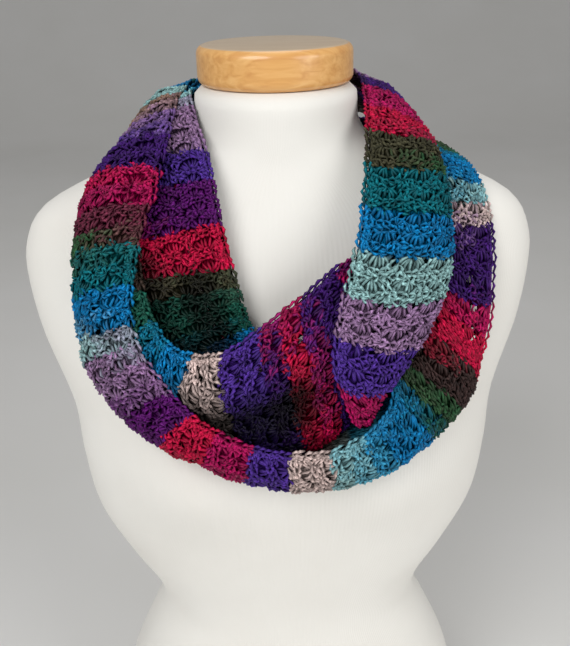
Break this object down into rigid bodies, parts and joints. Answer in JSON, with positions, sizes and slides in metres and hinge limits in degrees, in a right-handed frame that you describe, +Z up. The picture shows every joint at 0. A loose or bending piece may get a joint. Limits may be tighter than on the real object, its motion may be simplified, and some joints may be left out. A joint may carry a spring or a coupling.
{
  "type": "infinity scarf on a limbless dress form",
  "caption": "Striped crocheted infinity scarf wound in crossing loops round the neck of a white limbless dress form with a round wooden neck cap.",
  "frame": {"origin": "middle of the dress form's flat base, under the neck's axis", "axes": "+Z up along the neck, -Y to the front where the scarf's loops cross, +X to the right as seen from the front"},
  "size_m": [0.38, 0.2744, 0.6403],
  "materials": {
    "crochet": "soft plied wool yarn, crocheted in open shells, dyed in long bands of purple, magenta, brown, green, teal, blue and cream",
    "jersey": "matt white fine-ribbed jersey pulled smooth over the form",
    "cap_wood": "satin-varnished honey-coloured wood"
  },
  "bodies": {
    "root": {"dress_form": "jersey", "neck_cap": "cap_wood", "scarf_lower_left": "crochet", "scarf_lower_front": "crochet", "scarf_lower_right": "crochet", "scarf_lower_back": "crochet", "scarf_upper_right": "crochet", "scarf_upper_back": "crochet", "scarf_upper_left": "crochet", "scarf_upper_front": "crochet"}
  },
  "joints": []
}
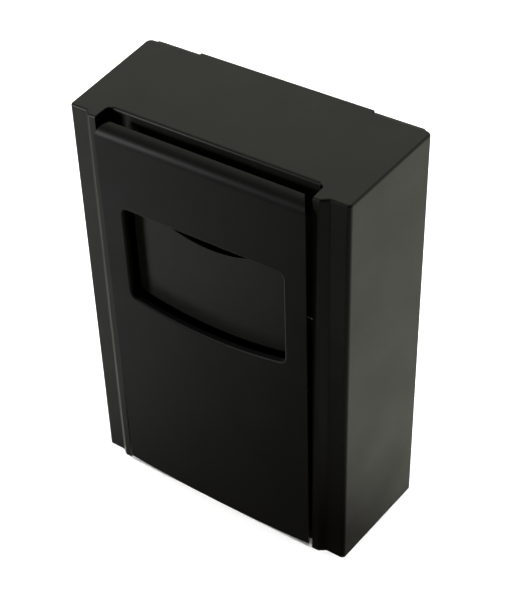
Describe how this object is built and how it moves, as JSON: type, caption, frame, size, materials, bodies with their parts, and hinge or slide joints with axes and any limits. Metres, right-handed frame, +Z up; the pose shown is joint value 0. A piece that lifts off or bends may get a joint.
━━━━━━
INSTRUCTIONS FOR THE TASK »
Repeat the material word for word, in full.

RESULT OF THE TASK »
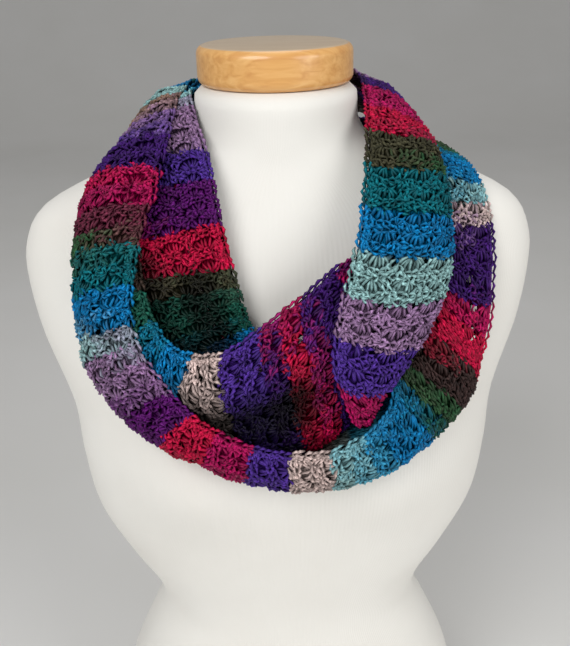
Break this object down into rigid bodies, parts and joints. Answer in JSON, with positions, sizes and slides in metres and hinge limits in degrees, in a right-handed frame that you describe, +Z up. The picture shows every joint at 0. A loose or bending piece may get a joint. Limits may be tighter than on the real object, its motion may be simplified, and some joints may be left out. A joint may carry a spring or a coupling.
{
  "type": "infinity scarf on a limbless dress form",
  "caption": "Striped crocheted infinity scarf wound in crossing loops round the neck of a white limbless dress form with a round wooden neck cap.",
  "frame": {"origin": "middle of the dress form's flat base, under the neck's axis", "axes": "+Z up along the neck, -Y to the front where the scarf's loops cross, +X to the right as seen from the front"},
  "size_m": [0.38, 0.2744, 0.6403],
  "materials": {
    "crochet": "soft plied wool yarn, crocheted in open shells, dyed in long bands of purple, magenta, brown, green, teal, blue and cream",
    "jersey": "matt white fine-ribbed jersey pulled smooth over the form",
    "cap_wood": "satin-varnished honey-coloured wood"
  },
  "bodies": {
    "root": {"dress_form": "jersey", "neck_cap": "cap_wood", "scarf_lower_left": "crochet", "scarf_lower_front": "crochet", "scarf_lower_right": "crochet", "scarf_lower_back": "crochet", "scarf_upper_right": "crochet", "scarf_upper_back": "crochet", "scarf_upper_left": "crochet", "scarf_upper_front": "crochet"}
  },
  "joints": []
}
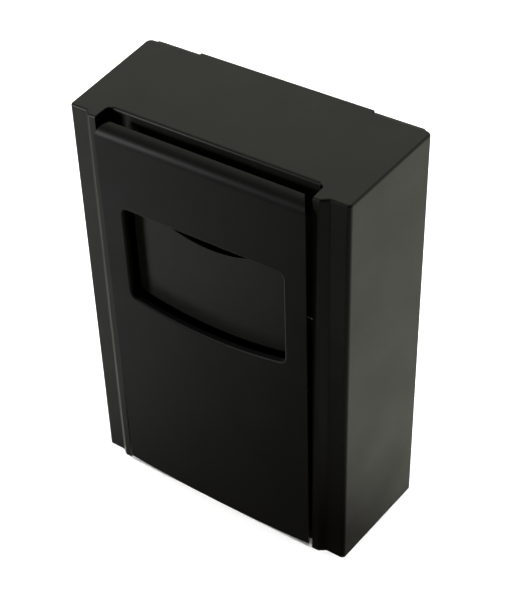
Describe how this object is built and how it moves, as JSON: type, caption, frame, size, materials, bodies with their parts, and hinge or slide joints with axes and any limits. Metres, right-handed frame, +Z up; the pose shown is joint value 0. A piece that lifts off or bends may get a joint.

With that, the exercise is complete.